Le delta de la Reuss en mutation
La Reuss, avec un bassin versant de 832 km², a toujours provoqué d’importantes inondations dans le fond de la vallée entre Amsteg et le lac d’Uri. Au 19e siècle, le Landrat d’Uri a décidé de canaliser la Reuss. De 1850 à 1852, des digues de protection contre les crues ont été construites. Plus tard, le profil a été élargi, mais en raison de l’augmentation des dépôts dans le chenal avant l’embouchure dans le lac d’Uri, le fond a été surélevé, ce qui a entraîné un refoulement et de nouveaux dégâts dus aux crues. L’exploitation du gravier a commencé vers 1900, lorsque l’on a découvert que les matériaux charriés en permanence par la Reuss constituaient une source de matières premières.

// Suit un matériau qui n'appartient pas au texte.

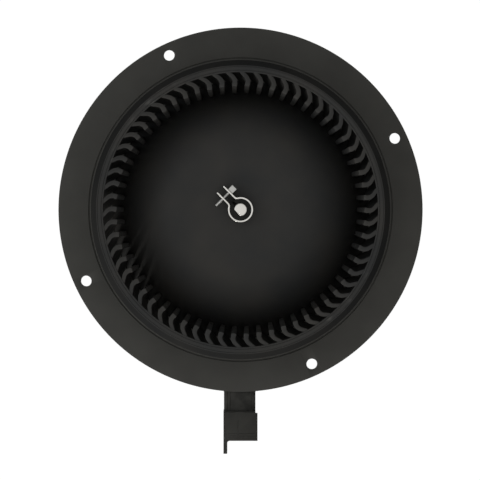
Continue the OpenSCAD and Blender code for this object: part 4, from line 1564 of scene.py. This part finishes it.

Mais l’extraction de gravier a entraîné la perte des zones d’eau peu profonde et un déplacement de la ligne de rivage vers l’intérieur des terres. En 1970, le Service cantonal des travaux publics d’Uri a suggéré de régénérer le delta de la Reuss. Entre 1970 et 1979, un projet global de «revitalisation du delta de la Reuss» a été élaboré. Il tenait compte aussi bien de la possibilité d’une nouvelle exploitation de gravier que des intérêts de la protection et de l’utilisation de la rive sud du lac d’Uri. Jusqu’au début des années 1980, la situation du delta de la Reuss était pourtant mauvaise: le paysage des rives disparaissait mètre par mètre dans le lac. En 1985, la population uranaise a adopté la loi cantonale sur la protection du delta de la Reuss. De 2001 à 2005, six îles et zones de faible profondeur ont été créées sur la rive sud du lac d’Uri dans le cadre du projet «Seeschüttung». En 2024, le remblayage du lac débutera pour créer d’autres zones d’eau peu profonde.

Notes

 

1 «L’extraction de gravier et de sable n’a [d’ailleurs] jamais été fondamentalement remise en question, car elle était importante pour le canton d’Uri d’un point de vue économique» («Die Gewinnung von Kies und Sand wurde [übrigens] nie grundsätzlich in Frage gestellt, war sie doch aus wirtschaftlicher Sicht für den Kanton Uri bedeutend.») Urs Wüthrich, Walter Brückner, Ruedi Hauser, Das Urner Reussdelta. Arbeitsgruppe Reussmündung, Berichte der naturforschenden Gesellschaft Uri, 25, 2011 

 

2 Le projet de remblai lacustre dans le lac d’Uri a reçu la distinction SIA «Umsicht – Regards – Sguardi 2006/2007» pour ses contributions durables au patrimoine bâti suisse.

 

3 Dès 1992, le delta de la Reuss a été inscrit à l’inventaire des zones alluviales d’importance nationale. La Commission du delta de la Reuss est responsable de la surveillance et du suivi (reussdelta.ch).